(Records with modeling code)
**********

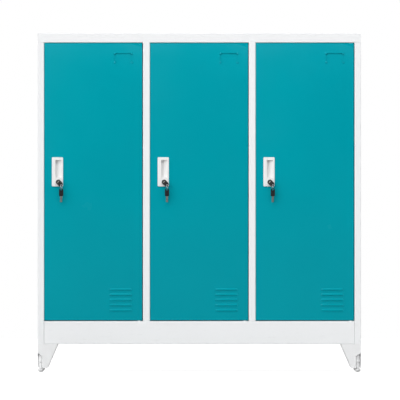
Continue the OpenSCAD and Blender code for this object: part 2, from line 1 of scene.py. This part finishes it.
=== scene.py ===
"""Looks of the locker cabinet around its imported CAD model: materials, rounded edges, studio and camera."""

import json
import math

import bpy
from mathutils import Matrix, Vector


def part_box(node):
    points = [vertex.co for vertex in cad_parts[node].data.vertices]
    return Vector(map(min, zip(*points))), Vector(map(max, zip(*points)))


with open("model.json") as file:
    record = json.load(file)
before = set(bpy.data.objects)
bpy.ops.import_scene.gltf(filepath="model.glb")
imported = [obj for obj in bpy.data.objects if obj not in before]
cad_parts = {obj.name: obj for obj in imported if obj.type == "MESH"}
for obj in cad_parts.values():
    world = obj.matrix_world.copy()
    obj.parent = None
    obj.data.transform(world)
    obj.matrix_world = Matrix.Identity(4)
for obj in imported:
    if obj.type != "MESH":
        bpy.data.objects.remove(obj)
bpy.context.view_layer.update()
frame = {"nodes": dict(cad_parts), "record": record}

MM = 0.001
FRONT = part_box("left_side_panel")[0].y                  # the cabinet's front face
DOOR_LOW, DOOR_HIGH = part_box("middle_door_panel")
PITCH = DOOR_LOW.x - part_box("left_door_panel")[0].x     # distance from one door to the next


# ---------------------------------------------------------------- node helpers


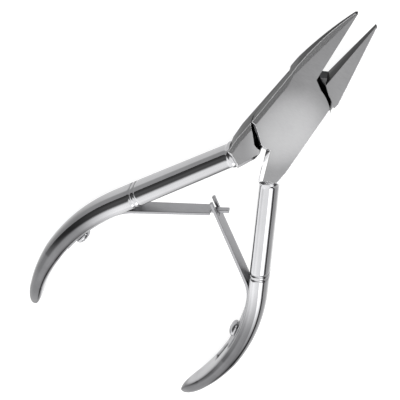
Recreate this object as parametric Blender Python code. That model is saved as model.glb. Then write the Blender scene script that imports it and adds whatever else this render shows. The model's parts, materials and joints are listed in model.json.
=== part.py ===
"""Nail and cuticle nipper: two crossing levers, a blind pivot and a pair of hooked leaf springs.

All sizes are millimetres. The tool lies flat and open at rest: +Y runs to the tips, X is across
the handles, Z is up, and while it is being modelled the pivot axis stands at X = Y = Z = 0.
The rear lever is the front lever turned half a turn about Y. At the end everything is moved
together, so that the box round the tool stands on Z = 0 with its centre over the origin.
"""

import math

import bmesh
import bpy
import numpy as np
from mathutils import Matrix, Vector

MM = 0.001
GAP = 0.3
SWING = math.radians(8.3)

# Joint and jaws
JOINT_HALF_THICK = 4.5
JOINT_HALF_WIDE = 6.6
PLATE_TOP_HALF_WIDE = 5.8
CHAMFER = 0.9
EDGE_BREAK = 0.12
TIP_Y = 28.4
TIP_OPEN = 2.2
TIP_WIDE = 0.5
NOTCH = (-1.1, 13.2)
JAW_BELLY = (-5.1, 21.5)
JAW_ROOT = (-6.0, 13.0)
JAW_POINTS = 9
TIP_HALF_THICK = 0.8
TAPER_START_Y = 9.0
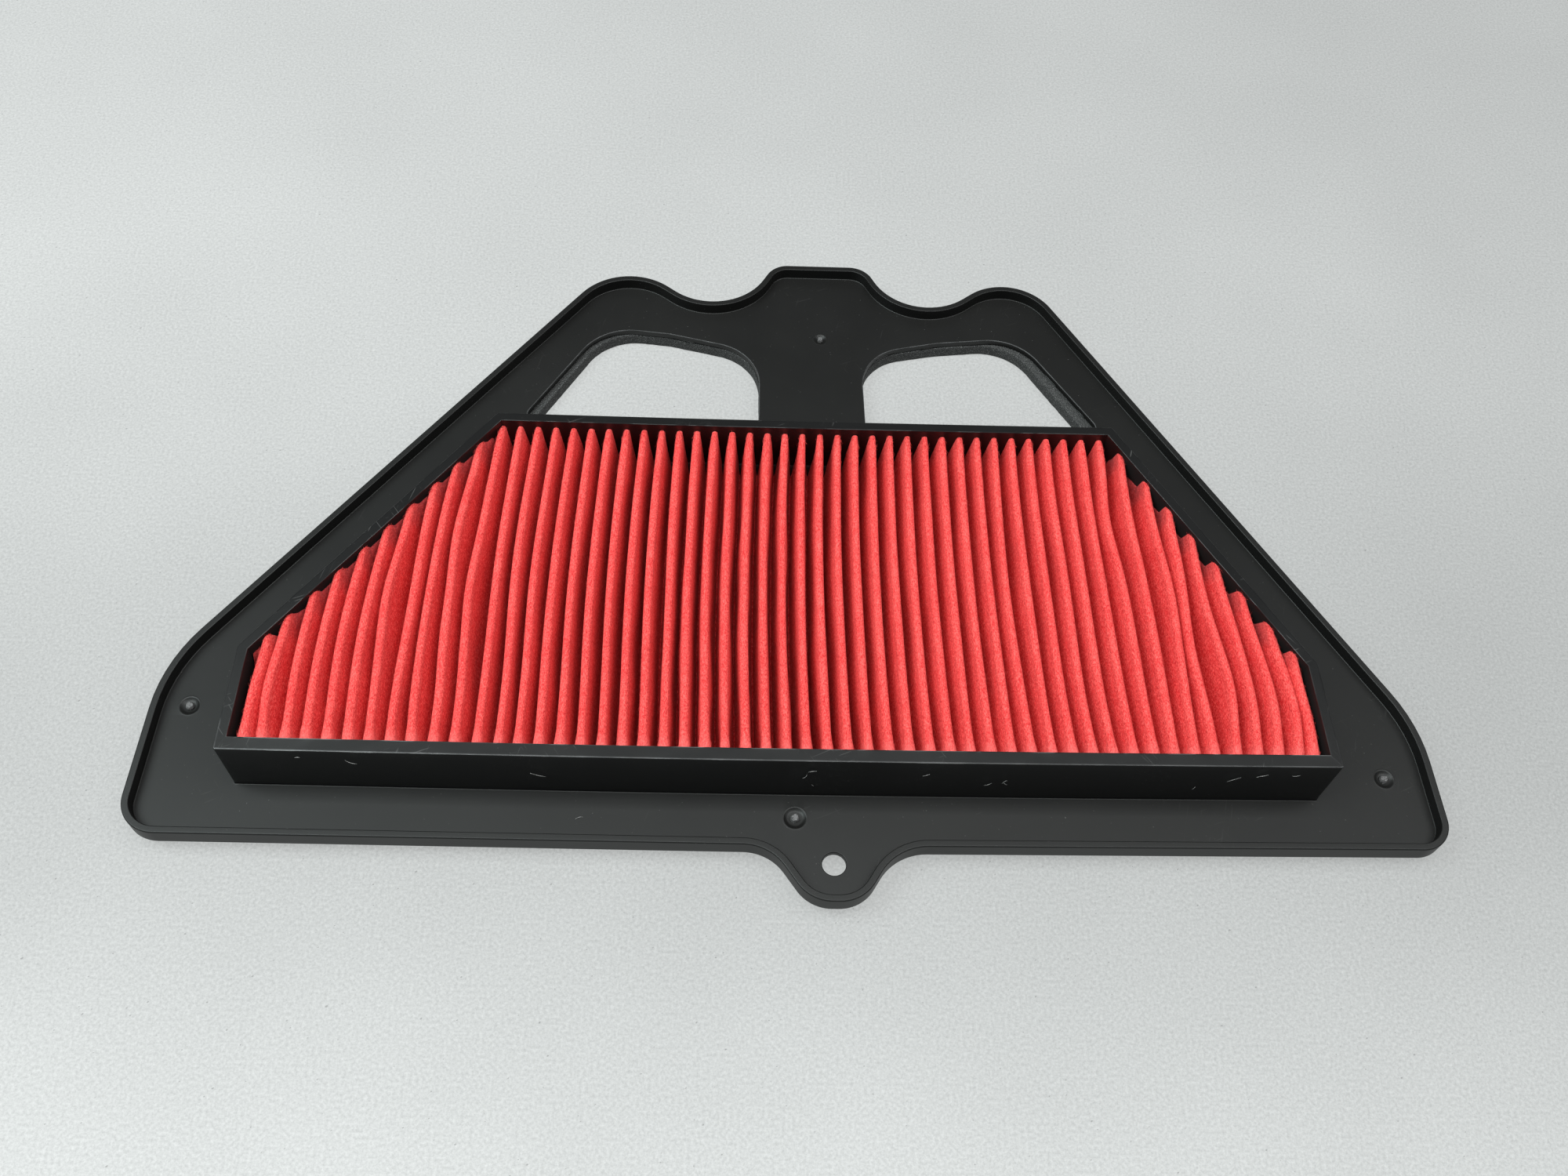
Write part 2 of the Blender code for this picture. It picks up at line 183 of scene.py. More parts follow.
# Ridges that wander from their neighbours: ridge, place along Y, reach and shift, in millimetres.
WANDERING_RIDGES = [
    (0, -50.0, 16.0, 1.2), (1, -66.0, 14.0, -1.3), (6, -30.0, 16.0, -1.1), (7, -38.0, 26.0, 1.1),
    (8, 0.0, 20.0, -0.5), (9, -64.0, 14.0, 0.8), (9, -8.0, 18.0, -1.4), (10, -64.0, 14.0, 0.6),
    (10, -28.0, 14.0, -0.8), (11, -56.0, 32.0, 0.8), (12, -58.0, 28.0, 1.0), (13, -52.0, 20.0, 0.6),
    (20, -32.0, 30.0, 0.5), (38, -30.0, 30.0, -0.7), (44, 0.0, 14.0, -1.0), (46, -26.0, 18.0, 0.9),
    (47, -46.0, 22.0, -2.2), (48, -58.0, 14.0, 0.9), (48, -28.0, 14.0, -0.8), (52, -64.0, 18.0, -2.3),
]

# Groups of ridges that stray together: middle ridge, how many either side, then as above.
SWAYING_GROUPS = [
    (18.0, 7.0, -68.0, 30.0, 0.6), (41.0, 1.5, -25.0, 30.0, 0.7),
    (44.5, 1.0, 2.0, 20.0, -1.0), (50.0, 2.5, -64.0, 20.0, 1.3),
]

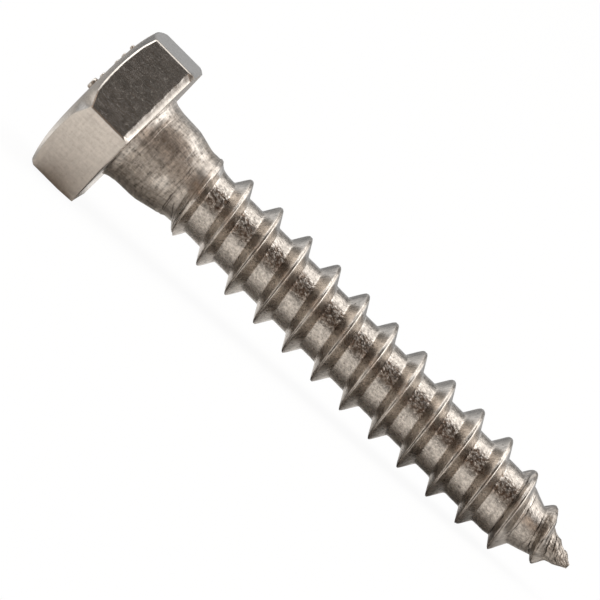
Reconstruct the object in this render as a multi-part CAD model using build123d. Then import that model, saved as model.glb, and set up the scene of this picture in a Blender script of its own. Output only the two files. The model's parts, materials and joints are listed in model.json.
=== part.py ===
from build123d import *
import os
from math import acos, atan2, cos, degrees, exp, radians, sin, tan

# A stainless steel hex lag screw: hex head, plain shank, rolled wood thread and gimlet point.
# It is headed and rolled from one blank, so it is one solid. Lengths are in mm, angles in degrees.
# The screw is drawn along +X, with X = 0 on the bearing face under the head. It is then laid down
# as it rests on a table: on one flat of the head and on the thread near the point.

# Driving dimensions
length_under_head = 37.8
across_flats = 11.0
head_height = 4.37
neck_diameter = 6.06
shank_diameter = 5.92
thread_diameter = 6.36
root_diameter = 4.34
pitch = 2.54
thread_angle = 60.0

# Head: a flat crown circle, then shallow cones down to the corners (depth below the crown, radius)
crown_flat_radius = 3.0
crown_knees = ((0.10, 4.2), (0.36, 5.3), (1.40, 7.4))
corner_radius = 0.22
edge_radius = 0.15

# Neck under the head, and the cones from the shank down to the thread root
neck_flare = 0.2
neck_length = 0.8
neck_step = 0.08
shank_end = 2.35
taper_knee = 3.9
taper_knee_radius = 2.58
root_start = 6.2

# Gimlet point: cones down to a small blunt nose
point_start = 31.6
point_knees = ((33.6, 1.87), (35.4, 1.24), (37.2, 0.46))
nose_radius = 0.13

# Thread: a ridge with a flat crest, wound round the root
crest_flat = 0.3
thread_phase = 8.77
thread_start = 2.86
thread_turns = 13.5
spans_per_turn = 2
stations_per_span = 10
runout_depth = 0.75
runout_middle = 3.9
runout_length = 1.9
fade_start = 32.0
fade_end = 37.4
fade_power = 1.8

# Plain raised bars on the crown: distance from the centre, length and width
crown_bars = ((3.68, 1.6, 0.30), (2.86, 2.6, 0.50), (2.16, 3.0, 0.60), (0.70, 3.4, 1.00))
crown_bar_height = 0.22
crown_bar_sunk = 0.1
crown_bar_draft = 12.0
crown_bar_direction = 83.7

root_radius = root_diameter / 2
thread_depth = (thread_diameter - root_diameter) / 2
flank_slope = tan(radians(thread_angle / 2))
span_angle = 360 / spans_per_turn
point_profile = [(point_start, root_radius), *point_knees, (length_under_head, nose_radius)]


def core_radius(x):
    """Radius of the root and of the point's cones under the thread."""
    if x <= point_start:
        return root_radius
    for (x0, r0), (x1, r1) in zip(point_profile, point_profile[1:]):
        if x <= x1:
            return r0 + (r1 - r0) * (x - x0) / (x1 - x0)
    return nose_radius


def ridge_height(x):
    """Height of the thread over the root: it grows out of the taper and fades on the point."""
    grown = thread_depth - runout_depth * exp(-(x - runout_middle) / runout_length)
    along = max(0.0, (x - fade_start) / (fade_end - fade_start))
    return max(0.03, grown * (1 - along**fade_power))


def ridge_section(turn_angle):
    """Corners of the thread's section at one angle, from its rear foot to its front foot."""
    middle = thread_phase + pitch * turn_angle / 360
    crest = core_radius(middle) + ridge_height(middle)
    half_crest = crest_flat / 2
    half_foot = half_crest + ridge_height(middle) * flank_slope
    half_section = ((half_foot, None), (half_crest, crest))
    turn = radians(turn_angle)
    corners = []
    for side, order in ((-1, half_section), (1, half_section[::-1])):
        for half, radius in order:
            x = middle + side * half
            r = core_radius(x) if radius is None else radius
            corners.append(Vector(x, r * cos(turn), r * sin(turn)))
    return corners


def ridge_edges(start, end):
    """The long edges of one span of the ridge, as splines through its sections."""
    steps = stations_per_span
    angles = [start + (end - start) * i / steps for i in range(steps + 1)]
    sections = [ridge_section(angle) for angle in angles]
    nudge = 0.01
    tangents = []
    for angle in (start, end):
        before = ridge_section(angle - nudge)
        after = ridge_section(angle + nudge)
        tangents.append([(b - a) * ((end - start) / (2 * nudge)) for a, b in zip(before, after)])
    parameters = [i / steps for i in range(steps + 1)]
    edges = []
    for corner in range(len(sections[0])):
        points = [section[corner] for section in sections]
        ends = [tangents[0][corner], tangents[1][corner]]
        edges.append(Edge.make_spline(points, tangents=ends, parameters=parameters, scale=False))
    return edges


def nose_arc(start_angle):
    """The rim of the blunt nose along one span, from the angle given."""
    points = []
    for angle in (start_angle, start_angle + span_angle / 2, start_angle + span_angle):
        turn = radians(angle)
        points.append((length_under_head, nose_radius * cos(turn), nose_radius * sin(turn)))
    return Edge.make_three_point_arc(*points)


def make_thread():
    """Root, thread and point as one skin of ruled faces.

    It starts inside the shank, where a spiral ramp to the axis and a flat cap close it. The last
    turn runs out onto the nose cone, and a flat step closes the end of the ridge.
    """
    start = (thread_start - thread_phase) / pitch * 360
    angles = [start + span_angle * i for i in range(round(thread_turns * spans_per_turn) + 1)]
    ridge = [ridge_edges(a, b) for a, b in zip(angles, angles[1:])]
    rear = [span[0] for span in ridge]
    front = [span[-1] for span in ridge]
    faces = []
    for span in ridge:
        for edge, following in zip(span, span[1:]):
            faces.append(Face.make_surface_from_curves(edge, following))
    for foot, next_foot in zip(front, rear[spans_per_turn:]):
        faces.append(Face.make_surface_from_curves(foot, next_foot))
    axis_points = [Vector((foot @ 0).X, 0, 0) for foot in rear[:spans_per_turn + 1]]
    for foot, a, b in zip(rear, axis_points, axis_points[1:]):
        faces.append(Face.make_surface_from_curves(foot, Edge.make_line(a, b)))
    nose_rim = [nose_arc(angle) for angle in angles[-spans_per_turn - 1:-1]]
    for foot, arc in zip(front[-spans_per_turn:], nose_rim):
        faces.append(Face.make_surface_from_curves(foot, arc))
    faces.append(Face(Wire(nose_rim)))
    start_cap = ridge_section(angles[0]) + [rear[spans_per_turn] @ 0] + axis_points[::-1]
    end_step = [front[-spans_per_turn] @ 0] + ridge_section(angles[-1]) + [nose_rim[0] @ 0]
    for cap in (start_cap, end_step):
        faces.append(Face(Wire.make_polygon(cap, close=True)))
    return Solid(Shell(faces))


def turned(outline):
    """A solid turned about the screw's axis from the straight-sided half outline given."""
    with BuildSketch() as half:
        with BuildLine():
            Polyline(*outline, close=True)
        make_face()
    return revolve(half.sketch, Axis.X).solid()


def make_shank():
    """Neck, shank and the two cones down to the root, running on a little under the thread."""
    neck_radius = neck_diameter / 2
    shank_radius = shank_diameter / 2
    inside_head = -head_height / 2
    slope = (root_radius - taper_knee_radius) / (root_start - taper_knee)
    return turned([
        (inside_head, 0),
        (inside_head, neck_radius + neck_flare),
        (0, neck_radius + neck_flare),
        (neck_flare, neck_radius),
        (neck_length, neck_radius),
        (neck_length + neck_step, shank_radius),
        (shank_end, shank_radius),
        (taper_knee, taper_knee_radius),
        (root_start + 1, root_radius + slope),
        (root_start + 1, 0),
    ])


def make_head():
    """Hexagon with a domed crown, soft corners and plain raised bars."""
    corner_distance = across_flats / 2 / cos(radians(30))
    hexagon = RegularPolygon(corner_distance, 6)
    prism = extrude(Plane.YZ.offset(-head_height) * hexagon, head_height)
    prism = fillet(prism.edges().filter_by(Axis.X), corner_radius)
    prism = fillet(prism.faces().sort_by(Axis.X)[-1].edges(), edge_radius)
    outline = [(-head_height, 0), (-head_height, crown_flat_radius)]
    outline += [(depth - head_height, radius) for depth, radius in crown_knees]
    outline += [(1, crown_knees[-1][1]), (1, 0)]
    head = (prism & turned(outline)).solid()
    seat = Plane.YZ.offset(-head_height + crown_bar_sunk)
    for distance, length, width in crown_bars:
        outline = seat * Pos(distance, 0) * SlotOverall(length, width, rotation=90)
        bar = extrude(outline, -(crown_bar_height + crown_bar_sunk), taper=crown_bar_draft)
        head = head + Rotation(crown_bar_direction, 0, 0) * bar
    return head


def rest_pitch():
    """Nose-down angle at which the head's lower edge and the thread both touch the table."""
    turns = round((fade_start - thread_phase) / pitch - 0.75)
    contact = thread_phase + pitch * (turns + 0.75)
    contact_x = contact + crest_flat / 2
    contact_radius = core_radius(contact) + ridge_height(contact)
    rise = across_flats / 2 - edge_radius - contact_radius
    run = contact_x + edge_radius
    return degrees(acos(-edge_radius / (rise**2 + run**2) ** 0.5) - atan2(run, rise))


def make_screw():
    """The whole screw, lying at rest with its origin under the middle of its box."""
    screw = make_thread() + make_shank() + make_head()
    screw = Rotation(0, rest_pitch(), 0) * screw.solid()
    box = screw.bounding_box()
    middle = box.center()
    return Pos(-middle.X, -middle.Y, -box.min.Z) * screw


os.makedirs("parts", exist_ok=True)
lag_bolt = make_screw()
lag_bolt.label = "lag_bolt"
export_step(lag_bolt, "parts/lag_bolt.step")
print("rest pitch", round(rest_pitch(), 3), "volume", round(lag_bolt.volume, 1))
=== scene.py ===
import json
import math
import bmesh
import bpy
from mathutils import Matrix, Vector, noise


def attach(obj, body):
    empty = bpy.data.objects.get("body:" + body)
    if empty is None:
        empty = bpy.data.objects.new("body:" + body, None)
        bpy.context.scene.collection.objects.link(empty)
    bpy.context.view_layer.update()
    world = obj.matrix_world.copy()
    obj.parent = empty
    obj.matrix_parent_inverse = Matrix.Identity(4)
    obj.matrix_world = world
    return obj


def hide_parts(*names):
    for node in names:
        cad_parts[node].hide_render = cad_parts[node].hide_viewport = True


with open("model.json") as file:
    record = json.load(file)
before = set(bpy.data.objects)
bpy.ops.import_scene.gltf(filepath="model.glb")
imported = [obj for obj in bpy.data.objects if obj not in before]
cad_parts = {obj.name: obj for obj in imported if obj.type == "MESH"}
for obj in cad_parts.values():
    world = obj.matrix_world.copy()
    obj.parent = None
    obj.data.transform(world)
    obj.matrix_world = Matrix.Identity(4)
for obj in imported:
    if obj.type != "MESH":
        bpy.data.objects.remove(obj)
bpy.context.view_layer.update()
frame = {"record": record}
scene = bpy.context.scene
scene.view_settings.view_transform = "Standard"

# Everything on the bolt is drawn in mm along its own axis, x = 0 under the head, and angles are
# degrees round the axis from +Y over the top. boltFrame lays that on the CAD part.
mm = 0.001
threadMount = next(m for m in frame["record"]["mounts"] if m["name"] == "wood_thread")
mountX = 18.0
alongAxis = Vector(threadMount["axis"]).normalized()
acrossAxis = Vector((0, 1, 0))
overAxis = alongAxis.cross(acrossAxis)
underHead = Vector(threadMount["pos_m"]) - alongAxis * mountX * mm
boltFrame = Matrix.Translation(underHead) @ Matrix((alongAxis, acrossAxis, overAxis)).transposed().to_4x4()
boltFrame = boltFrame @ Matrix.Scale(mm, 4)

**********

## SET TASK:
Write out exactly the lines running from the line containing "Reconstruct the object" to the line containing "from math import", with both of those lines included.

## OUTPUT OF THE EXERCISE:
Reconstruct the object in this render as a multi-part CAD model using build123d. Then import that model, saved as model.glb, and set up the scene of this picture in a Blender script of its own. Output only the two files. The model's parts, materials and joints are listed in model.json.
=== part.py ===
from build123d import *
import os
from math import acos, atan2, cos, degrees, exp, radians, sin, tan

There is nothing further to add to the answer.